### Goal
From the entries below, extract every line that includes the word "picture".

--- Exercise material ---

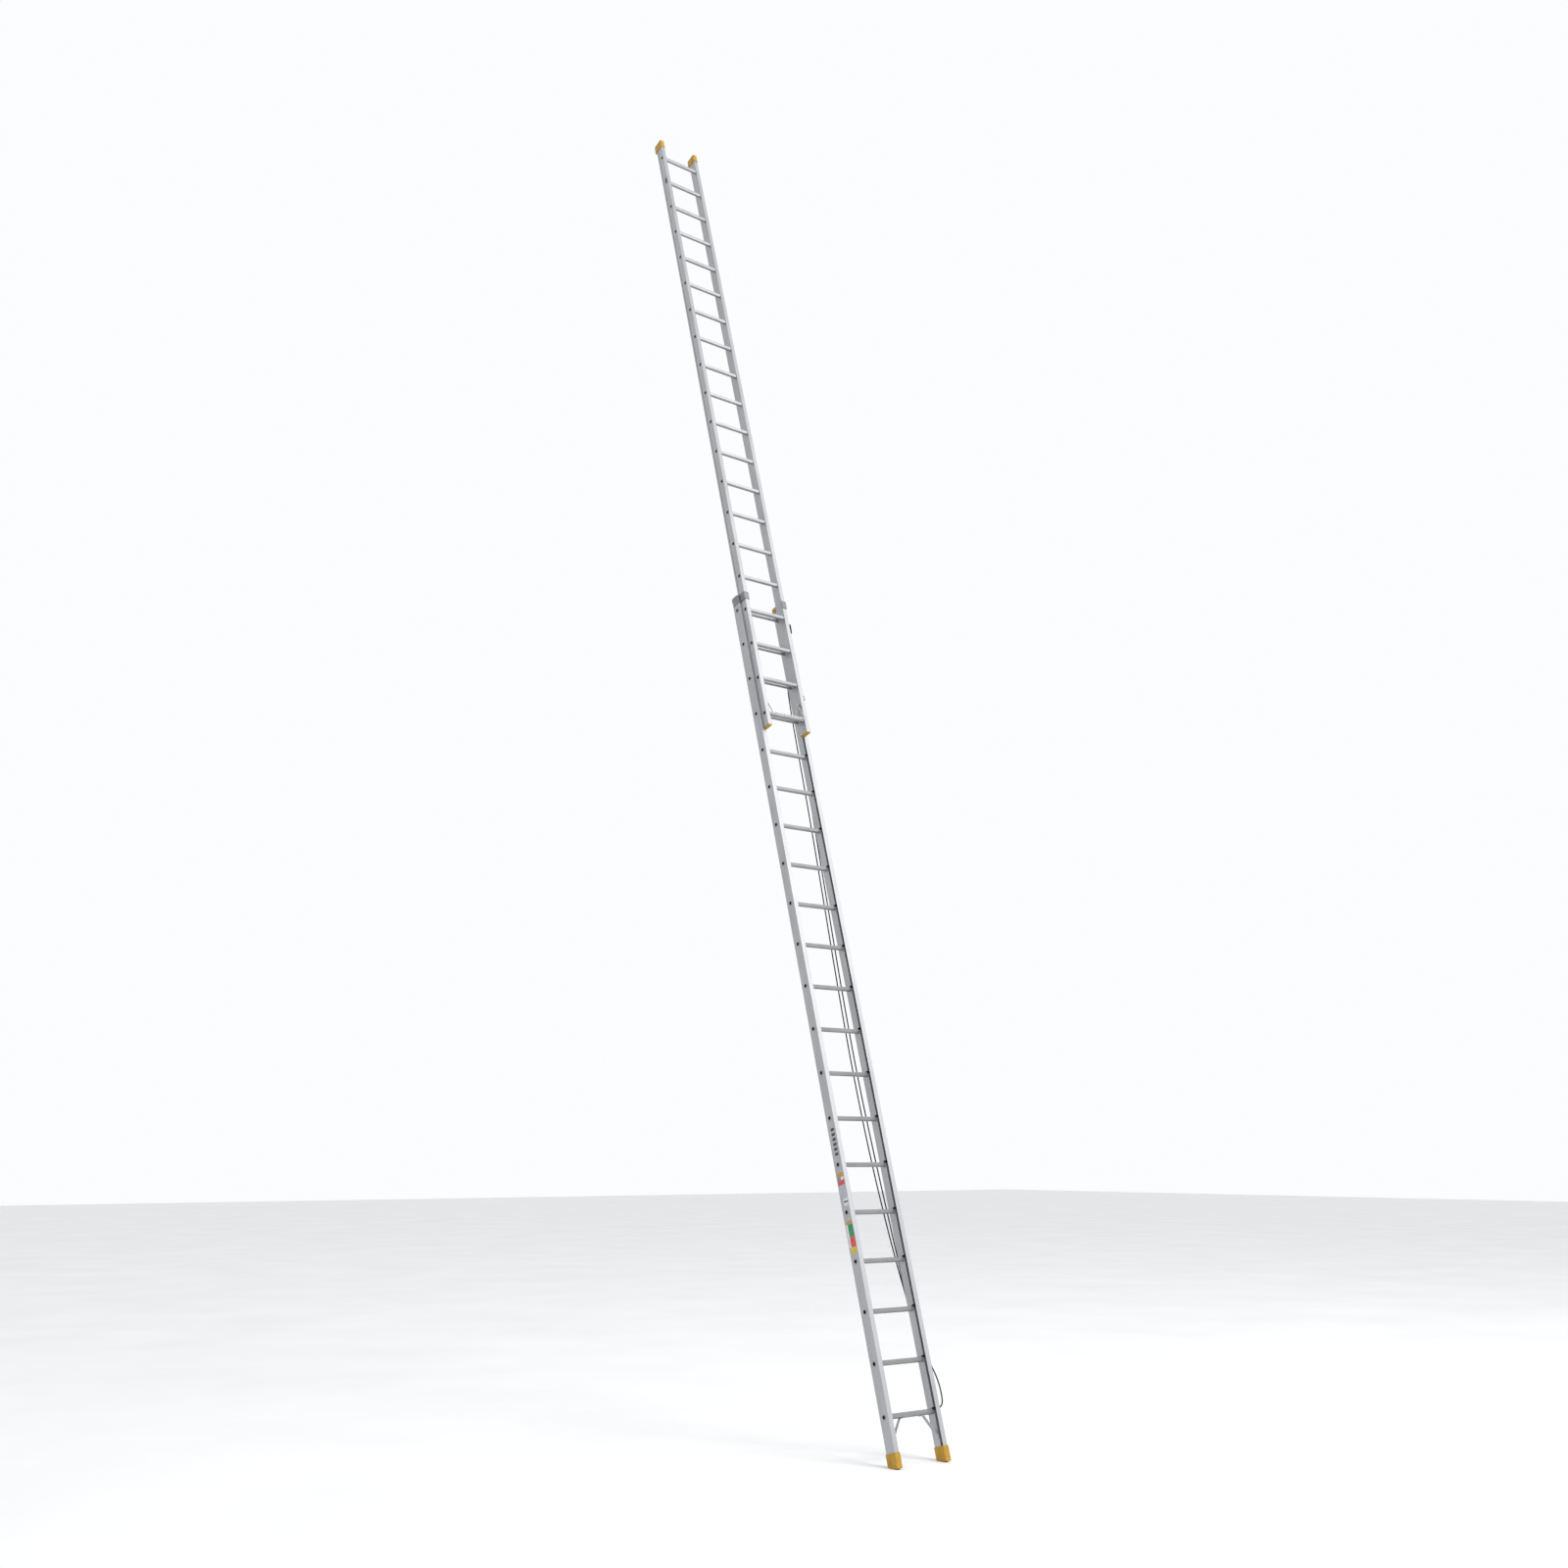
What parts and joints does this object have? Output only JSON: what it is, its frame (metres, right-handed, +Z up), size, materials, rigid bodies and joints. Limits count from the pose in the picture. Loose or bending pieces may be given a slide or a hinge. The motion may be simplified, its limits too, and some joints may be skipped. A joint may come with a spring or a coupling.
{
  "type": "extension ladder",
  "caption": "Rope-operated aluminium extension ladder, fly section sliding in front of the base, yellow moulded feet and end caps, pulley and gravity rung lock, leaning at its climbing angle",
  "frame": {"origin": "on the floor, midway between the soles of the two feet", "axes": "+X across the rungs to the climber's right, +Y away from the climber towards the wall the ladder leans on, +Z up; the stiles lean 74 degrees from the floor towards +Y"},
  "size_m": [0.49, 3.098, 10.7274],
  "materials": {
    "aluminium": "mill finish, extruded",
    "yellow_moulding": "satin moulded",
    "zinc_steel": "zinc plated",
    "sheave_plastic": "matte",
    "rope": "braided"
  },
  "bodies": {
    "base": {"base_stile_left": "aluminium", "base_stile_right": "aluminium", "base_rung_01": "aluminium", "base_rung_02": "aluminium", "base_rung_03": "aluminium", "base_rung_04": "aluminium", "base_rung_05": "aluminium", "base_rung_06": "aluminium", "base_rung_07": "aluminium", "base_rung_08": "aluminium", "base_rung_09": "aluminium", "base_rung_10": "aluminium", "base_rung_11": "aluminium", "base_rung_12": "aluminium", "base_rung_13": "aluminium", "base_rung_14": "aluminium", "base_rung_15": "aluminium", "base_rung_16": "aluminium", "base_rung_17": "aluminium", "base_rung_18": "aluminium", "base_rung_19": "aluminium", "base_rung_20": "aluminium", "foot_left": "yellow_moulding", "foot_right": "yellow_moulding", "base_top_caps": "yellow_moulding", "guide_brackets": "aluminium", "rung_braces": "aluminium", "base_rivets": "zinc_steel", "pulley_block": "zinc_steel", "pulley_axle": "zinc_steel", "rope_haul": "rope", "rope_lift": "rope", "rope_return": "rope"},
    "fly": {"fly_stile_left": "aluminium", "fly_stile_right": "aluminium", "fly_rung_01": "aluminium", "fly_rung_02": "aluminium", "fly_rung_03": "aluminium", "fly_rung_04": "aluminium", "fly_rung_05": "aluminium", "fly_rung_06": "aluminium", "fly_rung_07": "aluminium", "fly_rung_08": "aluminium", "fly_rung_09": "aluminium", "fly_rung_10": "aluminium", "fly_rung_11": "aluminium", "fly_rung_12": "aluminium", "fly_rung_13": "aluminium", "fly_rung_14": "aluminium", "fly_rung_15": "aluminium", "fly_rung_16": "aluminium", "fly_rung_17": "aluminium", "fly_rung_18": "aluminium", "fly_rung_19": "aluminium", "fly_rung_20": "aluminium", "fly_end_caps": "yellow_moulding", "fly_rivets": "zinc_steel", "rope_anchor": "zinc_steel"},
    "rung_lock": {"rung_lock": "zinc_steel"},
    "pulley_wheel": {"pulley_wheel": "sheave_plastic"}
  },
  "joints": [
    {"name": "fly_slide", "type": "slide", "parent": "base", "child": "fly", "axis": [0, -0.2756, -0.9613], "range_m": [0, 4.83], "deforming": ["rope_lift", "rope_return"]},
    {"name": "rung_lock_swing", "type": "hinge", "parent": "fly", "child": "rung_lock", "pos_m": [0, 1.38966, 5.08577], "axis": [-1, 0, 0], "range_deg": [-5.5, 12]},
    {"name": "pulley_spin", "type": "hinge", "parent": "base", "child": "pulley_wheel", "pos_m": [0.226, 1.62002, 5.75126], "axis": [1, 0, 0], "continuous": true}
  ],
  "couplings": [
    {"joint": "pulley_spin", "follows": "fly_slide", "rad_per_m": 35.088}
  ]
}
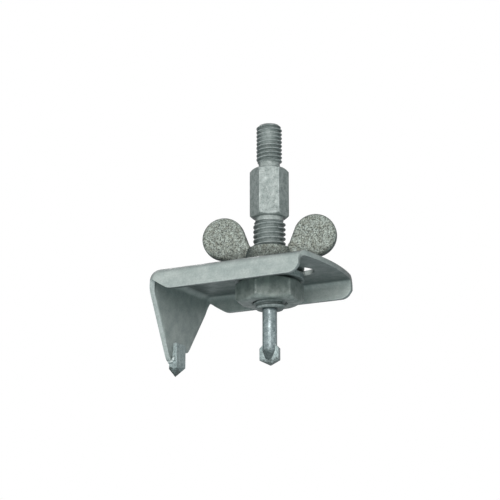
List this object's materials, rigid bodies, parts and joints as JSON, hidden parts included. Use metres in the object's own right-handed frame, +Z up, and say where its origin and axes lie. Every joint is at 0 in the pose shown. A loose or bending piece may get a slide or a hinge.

---
--- Exercise material ---

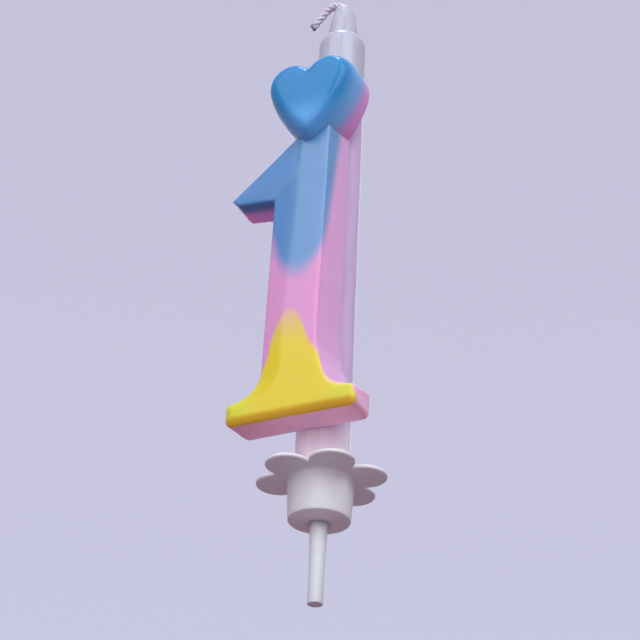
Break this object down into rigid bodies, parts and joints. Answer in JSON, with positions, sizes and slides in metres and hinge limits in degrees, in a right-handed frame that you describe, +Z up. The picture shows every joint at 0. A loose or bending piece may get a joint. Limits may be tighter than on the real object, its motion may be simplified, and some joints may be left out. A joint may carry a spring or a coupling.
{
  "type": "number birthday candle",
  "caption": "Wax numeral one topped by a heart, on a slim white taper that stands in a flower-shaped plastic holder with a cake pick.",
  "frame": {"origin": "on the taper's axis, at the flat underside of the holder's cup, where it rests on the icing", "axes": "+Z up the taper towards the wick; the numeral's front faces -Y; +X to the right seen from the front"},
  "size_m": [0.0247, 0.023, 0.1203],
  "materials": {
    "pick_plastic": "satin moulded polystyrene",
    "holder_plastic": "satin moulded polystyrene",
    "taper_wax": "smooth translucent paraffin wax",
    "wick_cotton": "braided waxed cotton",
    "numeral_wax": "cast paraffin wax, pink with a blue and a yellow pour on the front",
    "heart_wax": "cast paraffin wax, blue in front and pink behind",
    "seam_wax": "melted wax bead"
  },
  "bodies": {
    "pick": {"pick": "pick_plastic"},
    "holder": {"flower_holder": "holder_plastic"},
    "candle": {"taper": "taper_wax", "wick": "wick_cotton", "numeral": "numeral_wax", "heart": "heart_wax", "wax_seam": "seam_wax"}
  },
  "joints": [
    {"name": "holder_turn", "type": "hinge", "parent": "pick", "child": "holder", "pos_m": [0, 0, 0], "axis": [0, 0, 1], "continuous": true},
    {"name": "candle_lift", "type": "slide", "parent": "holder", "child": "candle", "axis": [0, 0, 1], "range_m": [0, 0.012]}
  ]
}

---
--- Exercise material ---

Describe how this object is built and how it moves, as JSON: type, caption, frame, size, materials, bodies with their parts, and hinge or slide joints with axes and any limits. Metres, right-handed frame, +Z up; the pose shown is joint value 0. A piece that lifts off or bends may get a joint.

---

### Exercise answer
What parts and joints does this object have? Output only JSON: what it is, its frame (metres, right-handed, +Z up), size, materials, rigid bodies and joints. Limits count from the pose in the picture. Loose or bending pieces may be given a slide or a hinge. The motion may be simplified, its limits too, and some joints may be skipped. A joint may come with a spring or a coupling.
Break this object down into rigid bodies, parts and joints. Answer in JSON, with positions, sizes and slides in metres and hinge limits in degrees, in a right-handed frame that you describe, +Z up. The picture shows every joint at 0. A loose or bending piece may get a joint. Limits may be tighter than on the real object, its motion may be simplified, and some joints may be left out. A joint may carry a spring or a coupling.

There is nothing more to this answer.